How We Protect Lemurs And Other Wildlife

Reforestation

We work with local communities to conduct community-based reforestation. AEECL’s programs planted over 111,000 trees around 14 villages in 2013 alone, involving local schools. Once the trees are planted, an association of gardeners monitors the survival of saplings and re-plants trees if necessary.

Constructing a fire break with the help of local communities.

Constructing a fire break with the help of local communities.

Patrolling Forests

We work with six local park committees to help patrol the forests in the national park. In 2013, these local park controls completed 300 patrol days.

Protecting Forests From Wildfires

Lastly, we work with local partners to organize community volunteers to build a 7 kilometer-long firebreak to protect the forest from the spread of wild fires. The community turn-out for yearly construction of the firebreak is extremely large—larger than many other community events in the region.

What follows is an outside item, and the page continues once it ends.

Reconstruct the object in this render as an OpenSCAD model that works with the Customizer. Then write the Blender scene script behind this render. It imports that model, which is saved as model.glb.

What Lemur Species We Protect

AEECL is heavily focused on the Sahamalaza Peninsula which is home to several lemur species, including:

  • Blue-eyed black lemur (Eulemur flavifrons)
  • Sahamalaza sportive lemur (Lepilemur sahamalazensis)

How We Support Local Communities

We see community collaboration as key to supporting and protecting the wildlife and habitat within the Sahamalaza National Park.

World Environment Day parade with local authorities.

World Environment Day parade with local authorities.

Eco-tourism

Since 2013, we’ve been working with local communities to increase local capacity to accommodate tourists by building several key facilities, including housing and solar paneling.

In addition, we train members of the local community to become tourist guides. We also created a guide association, which advocates for the guides and organizes tourist group visits. Guide training helps local community members improve their french and increase their knowledge of the local ecosystem and lemur species, thus helping them to become ambassadors for Madagascar’s environment.

Social Development

We have been working in education outreach since 2012, including much-needed school construction and renovation programs which impacted thirteen schools in the perimeter of the Sahamalaza National Park. We also subsidize the salaries of 60 school teachers, impacting over 2,000 students.

We have improved sanitation, hygiene, and health through the construction of six water wells in the surrounding communities. The construction of these wells is extremely important because water shortages have become increasingly common.

Reforestation outreach in rural Malagasy communities.

Reforestation outreach in rural Malagasy communities.

Environmental Outreach

We also work on a variety of local environmental awareness initiatives, organizing activities for World Environment Day and the World Lemur Festival. Activities are planned to increase environmental awareness, including parades, speeches, radio quizzes, sports events, and community dance events.

We help fund and organize the Lampogno Festival, a fun 4-day event about how food availability and habitat conservation are connected using films, children’s activities, speeches, and even a song contest.